Report finds lack of mobile contract choice in the US, better value in Australia
This may come as a shock to our Australian readers, who are so used to getting ripped off, but who are we to argue with the Organization for Economic Co-operation and Development? In a study of smartphone contracts across 12 countries, it found that Australia consistently offered the best value, whereas the US and Canada penalized low-usage customers and offered just average value to the rest. Admittedly, the analysis had to set some severe parameters in order to benchmark across so many different markets and pricing models, including focusing on two handsets (the 16GB iPhone 4S and Galaxy S II) and a single month of data (February 2012, which was before the anti-subsidy trend began in the US). In any case, bear all that in mind as you read on for a summary of the report's main conclusions.

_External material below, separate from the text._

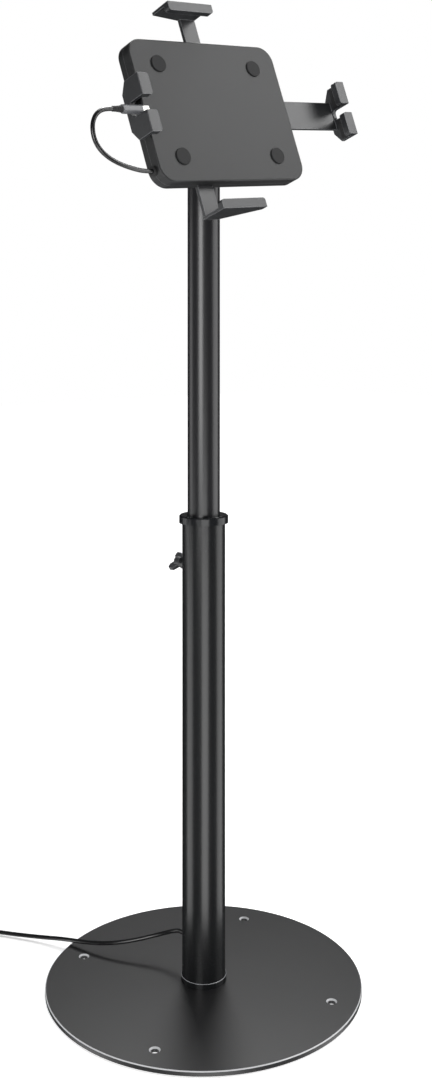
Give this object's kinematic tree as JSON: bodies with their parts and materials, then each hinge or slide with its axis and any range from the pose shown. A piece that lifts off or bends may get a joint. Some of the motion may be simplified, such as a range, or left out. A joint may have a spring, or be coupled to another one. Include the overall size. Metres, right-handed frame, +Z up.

The OECD document is long, in-depth and uses a lot of data from Strategy Analytics and other sources, but some of the more interesting findings come from the "basket" comparisons towards the end, which showed that:
US and Canadian customers were offered less choice on their monthly plans, as carriers emphasized long contracts with "unlimited" usage and suitably high discounts on the bundled phone;
Americans who had the audacity to want fewer calls and megabytes didn't make much of a saving and got worse value compared to those in other countries;
Across a range of different plans, Australians generally paid the lowest prices, ranging from $30 to $40, including VAT and all costs;
Brits fared well too, ranking 2nd or 3rd for value depending on their choice of plan;
Customers in Mexico, Germany, Spain, Japan and the Netherlands tended to be worse off on mid- to high-usage contracts, sometimes paying up to five times more than an Australian would for the same number of minutes and megabytes;
Handset costs weren't a major factor in price disparities across countries. It was mostly the other costs that made the difference.
Finally, the report also concluded that it was "usually less expensive" to buy a handset independently of a contract, where that option was available, but it was sometimes "more economically rational" to go for the bundled discount. Statisticians, eh?